§ **WHAT TO PRODUCE**:
Everything from the first line to the line containing "wire_inset = 5; // [5:1:20]" is to be repeated exactly; nothing past it.

§ **DATASET CONTENT**:
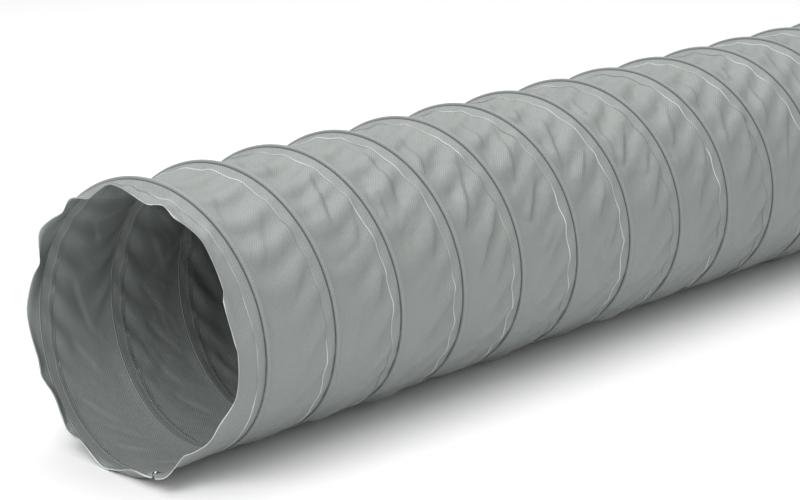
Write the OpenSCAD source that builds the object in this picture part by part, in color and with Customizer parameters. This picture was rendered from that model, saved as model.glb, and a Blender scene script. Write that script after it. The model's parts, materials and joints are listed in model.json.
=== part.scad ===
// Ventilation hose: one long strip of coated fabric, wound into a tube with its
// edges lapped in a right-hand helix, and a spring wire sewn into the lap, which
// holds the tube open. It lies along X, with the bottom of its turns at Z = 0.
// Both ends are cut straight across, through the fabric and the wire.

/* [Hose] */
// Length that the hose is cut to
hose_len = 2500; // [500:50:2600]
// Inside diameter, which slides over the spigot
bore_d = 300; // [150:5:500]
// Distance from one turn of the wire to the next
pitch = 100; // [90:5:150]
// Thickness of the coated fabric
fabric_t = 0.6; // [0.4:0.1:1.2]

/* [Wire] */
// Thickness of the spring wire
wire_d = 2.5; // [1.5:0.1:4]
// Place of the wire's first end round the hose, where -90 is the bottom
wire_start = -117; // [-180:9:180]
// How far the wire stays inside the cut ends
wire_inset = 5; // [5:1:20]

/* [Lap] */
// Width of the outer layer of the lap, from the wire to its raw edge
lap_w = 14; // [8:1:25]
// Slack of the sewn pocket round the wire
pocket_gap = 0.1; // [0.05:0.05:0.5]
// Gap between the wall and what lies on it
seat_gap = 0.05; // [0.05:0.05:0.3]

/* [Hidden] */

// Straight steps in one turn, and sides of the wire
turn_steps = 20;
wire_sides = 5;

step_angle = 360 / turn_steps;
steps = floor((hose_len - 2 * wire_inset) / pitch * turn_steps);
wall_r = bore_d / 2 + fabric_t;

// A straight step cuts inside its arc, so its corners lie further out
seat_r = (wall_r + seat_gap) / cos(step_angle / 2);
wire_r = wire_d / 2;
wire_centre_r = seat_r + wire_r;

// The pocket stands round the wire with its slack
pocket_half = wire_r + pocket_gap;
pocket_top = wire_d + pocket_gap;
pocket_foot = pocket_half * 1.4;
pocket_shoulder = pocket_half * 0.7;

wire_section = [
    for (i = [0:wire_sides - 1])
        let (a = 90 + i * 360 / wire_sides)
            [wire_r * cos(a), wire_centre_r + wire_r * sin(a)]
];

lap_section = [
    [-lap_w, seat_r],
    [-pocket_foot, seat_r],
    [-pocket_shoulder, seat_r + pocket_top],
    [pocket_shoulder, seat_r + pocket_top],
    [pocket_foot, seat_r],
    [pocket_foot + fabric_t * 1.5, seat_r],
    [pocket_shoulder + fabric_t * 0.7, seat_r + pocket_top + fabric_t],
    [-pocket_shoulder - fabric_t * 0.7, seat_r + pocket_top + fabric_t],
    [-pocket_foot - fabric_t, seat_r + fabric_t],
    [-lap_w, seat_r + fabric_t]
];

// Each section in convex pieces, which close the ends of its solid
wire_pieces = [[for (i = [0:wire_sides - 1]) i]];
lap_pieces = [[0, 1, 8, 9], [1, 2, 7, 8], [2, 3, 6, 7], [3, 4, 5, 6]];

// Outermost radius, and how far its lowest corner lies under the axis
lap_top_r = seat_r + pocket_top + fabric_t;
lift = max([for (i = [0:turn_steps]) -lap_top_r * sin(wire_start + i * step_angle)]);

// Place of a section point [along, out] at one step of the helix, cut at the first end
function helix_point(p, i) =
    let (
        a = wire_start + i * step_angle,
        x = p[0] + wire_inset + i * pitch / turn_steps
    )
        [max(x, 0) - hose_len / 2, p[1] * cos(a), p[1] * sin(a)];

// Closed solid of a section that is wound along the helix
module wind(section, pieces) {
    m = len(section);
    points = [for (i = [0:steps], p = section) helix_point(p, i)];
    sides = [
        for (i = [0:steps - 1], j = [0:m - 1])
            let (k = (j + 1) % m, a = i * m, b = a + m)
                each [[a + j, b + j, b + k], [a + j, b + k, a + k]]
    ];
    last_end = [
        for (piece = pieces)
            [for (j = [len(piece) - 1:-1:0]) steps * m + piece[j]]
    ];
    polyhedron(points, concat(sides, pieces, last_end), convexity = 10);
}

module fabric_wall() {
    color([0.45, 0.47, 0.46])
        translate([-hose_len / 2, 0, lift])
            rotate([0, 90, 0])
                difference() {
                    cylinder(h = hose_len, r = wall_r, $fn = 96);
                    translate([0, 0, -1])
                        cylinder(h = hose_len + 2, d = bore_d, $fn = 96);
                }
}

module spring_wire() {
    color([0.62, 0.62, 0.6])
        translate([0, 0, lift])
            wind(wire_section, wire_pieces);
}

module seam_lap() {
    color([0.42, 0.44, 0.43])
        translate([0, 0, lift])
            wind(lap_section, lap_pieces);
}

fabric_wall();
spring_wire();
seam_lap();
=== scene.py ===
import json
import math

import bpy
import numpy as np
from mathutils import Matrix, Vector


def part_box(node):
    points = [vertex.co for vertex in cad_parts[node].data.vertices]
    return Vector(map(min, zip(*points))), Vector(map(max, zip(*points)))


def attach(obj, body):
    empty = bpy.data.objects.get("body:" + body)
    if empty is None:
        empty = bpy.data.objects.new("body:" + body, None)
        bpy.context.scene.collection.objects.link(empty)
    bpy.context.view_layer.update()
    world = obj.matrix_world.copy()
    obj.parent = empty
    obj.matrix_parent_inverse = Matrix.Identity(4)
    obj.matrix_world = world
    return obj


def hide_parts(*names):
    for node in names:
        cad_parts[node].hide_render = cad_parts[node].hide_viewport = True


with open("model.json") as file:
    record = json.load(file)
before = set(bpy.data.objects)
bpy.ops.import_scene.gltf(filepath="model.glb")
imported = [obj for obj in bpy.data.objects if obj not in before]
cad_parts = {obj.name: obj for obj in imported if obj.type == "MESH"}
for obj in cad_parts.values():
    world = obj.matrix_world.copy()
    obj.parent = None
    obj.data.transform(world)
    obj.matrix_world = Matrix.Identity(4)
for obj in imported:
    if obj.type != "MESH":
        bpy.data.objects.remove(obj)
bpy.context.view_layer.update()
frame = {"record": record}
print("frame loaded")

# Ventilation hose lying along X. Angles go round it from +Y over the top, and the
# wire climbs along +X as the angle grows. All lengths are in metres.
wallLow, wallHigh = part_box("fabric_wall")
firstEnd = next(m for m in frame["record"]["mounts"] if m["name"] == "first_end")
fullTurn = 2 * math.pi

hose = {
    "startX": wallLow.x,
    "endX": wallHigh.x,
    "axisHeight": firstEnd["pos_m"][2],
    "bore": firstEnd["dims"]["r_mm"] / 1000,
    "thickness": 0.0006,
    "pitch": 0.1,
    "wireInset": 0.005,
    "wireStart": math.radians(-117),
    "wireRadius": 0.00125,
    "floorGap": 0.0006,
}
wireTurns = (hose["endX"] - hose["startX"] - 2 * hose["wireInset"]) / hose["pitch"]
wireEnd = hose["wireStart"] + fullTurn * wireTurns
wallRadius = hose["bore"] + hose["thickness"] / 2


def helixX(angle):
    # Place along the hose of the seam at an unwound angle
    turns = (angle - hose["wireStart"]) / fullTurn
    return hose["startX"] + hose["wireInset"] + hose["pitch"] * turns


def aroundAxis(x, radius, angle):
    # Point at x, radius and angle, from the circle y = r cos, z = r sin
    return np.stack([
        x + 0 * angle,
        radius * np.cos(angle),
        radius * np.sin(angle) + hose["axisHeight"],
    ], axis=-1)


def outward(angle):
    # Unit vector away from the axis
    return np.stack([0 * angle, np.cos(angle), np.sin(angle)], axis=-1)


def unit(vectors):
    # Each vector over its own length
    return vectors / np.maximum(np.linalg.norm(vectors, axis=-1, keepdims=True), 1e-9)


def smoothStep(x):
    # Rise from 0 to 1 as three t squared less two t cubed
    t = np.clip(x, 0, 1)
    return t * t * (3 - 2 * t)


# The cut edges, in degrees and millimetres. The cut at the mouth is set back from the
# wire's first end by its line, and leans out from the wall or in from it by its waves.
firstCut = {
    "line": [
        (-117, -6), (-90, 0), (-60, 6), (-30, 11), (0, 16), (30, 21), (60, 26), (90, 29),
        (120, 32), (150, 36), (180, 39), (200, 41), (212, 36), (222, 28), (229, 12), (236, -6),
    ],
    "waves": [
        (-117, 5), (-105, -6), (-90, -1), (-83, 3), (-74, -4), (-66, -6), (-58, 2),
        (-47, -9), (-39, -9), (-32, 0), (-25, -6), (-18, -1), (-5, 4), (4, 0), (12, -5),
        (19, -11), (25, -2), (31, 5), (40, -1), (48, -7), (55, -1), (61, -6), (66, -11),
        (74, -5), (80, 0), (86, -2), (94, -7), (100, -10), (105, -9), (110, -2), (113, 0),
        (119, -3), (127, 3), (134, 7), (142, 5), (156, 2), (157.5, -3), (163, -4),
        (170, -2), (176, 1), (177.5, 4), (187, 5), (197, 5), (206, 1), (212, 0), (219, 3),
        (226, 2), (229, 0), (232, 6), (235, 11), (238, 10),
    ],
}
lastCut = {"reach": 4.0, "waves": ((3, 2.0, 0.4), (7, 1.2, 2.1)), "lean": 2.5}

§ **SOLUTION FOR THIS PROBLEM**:
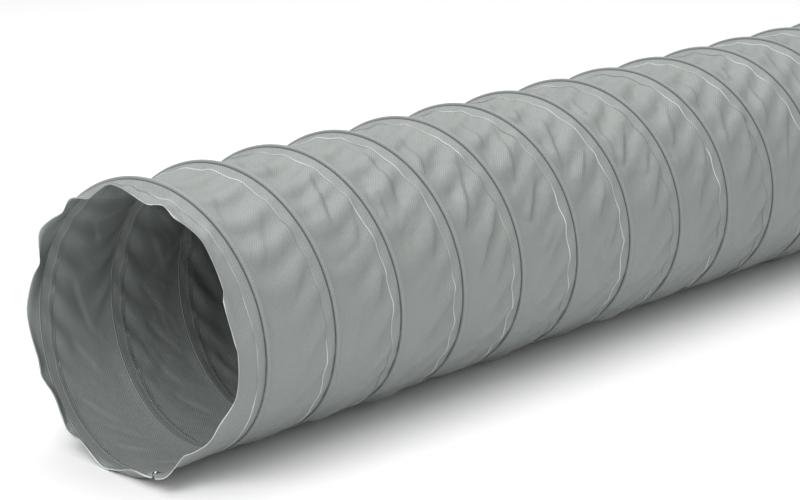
Write the OpenSCAD source that builds the object in this picture part by part, in color and with Customizer parameters. This picture was rendered from that model, saved as model.glb, and a Blender scene script. Write that script after it. The model's parts, materials and joints are listed in model.json.
=== part.scad ===
// Ventilation hose: one long strip of coated fabric, wound into a tube with its
// edges lapped in a right-hand helix, and a spring wire sewn into the lap, which
// holds the tube open. It lies along X, with the bottom of its turns at Z = 0.
// Both ends are cut straight across, through the fabric and the wire.

/* [Hose] */
// Length that the hose is cut to
hose_len = 2500; // [500:50:2600]
// Inside diameter, which slides over the spigot
bore_d = 300; // [150:5:500]
// Distance from one turn of the wire to the next
pitch = 100; // [90:5:150]
// Thickness of the coated fabric
fabric_t = 0.6; // [0.4:0.1:1.2]

/* [Wire] */
// Thickness of the spring wire
wire_d = 2.5; // [1.5:0.1:4]
// Place of the wire's first end round the hose, where -90 is the bottom
wire_start = -117; // [-180:9:180]
// How far the wire stays inside the cut ends
wire_inset = 5; // [5:1:20]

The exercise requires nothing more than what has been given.